Constraining spacetime noncommutativity with primordial nucleosynthesis

We discuss a constraint on the scale ${\Lambda }_{\mathrm{NC}}$ of noncommutative (NC) gauge field theory arising from consideration of the big bang nucleosynthesis of light elements. The propagation of neutrinos in the NC background described by an antisymmetric tensor ${\theta }^{\mu \nu }$ does result in a tree-level vectorlike coupling to photons in a generation-independent manner, raising thus a possibility to have an appreciable contribution of three light right-handed (RH) fields to the energy density of the Universe at nucleosynthesis time.

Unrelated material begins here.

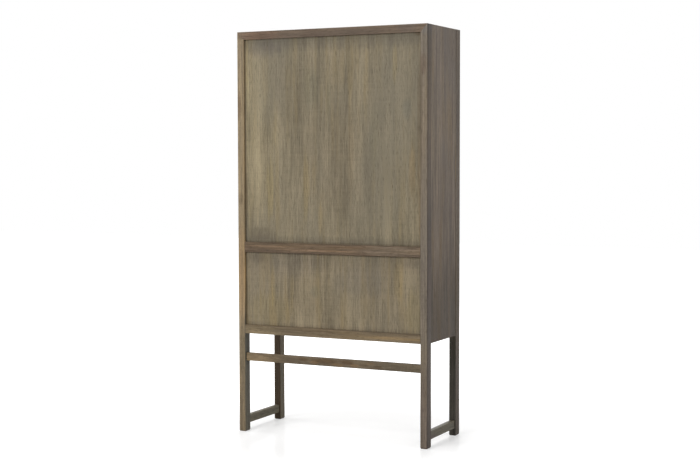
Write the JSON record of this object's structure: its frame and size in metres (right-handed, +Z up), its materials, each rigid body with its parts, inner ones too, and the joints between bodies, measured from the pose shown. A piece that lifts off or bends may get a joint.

Considering elastic scattering processes of the RH neutrinos off charged plasma constituents at a given cosmological epoch, we obtain for a conservative limit on an effective number of additional doublet neutrinos $\Delta N_{\nu }=1$, a bound ${\Lambda }_{\mathrm{NC}}\gtrsim 3\mathrm{TeV}$. With a more stringent requirement, $\Delta N_{\nu }\lesssim 0.2$, the bound is considerably improved, ${\Lambda }_{\mathrm{NC}}\gtrsim {10}^3\mathrm{TeV}$. For our bounds the $\theta$ expansion of the NC action stays always meaningful, since the decoupling temperature of the RH species is perseveringly much less than the inferred bound for the scale of noncommutativity.